How many of these lines hold the string "handed"? Answer with the number only.
======== Data section ========
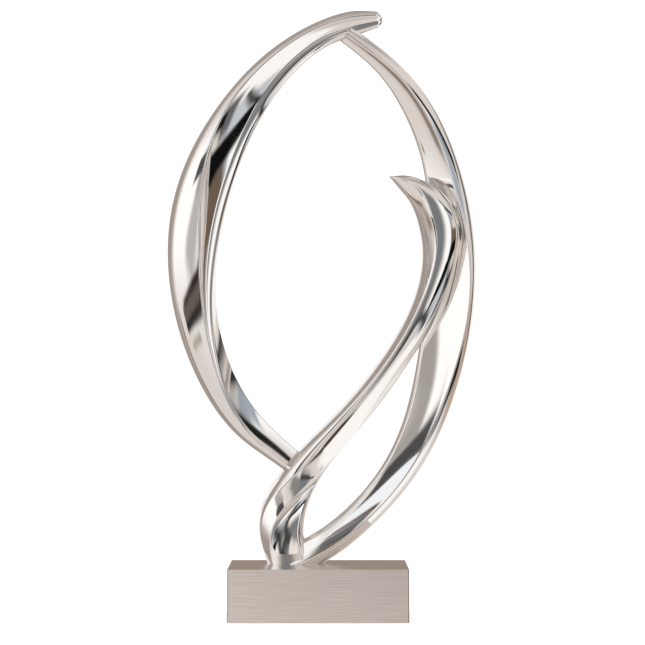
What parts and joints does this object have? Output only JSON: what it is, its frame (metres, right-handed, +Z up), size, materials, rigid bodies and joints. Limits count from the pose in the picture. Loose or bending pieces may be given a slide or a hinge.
========
======== Data section ========
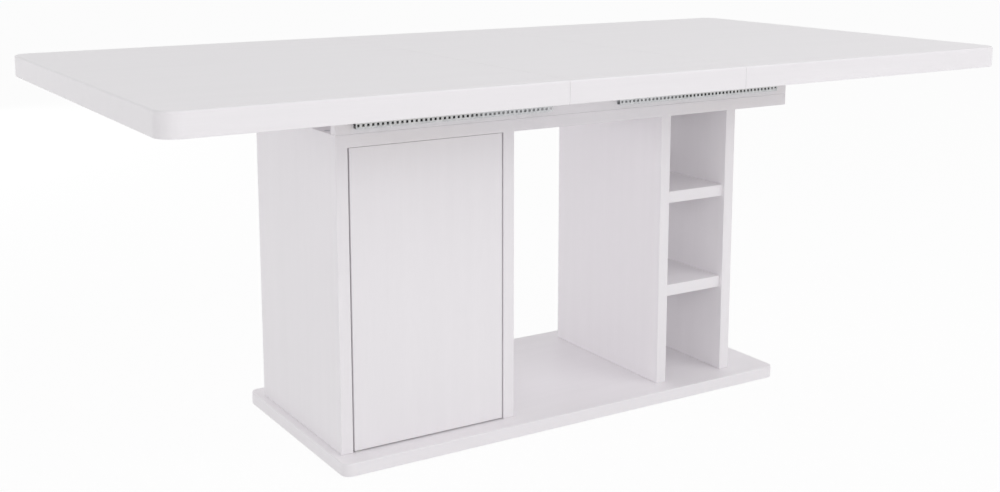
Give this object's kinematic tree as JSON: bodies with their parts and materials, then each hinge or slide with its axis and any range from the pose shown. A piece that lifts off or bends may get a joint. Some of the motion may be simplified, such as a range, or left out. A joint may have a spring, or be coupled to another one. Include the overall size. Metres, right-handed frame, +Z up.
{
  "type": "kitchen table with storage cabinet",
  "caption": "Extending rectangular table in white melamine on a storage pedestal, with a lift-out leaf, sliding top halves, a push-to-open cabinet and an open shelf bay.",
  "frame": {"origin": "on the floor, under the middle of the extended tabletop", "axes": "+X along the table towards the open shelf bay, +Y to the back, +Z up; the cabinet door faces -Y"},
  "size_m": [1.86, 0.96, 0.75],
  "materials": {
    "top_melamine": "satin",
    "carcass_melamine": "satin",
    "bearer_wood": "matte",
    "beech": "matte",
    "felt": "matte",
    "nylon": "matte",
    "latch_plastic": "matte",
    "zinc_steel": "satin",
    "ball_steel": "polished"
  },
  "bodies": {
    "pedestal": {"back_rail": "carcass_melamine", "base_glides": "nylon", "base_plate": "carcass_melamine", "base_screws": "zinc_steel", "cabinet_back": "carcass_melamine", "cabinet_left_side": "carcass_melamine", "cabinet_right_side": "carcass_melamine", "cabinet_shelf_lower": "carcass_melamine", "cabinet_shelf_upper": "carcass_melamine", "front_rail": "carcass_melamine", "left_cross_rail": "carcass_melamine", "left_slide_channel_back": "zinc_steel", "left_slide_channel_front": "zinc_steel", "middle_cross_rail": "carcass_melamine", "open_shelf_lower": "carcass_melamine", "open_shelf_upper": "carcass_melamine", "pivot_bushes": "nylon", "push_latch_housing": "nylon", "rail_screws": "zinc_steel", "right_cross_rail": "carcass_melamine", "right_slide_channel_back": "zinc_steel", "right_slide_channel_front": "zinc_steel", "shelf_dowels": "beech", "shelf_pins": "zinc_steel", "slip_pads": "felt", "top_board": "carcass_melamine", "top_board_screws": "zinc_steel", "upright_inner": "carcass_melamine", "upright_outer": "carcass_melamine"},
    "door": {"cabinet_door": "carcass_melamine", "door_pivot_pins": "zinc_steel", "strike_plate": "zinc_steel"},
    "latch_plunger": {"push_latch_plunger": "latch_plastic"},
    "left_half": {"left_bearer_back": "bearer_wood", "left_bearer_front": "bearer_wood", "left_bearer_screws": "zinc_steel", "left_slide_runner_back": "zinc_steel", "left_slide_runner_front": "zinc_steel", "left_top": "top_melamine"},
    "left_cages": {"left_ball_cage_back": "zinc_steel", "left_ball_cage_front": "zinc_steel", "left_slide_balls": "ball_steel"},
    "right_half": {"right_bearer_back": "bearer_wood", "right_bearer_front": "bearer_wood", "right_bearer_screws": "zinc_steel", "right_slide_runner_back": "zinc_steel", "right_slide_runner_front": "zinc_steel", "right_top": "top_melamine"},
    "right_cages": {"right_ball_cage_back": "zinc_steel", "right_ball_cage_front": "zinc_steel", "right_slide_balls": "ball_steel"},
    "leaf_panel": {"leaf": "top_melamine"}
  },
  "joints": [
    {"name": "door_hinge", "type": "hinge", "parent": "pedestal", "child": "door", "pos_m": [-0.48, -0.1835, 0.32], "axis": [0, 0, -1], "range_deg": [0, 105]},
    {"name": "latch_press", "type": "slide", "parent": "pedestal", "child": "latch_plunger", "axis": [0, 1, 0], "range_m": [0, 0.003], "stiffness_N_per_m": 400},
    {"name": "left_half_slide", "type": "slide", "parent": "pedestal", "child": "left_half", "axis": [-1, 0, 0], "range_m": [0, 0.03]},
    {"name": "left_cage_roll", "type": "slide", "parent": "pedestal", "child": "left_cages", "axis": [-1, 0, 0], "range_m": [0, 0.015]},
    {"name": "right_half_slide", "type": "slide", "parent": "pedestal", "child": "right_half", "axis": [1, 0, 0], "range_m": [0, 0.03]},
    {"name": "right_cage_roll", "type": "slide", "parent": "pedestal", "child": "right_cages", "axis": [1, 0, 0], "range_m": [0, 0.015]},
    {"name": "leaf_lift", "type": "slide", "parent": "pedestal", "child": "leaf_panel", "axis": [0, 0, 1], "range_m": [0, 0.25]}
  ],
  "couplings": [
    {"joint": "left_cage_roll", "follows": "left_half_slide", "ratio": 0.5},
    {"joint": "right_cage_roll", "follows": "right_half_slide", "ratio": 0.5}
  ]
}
========
--- Written response ---
2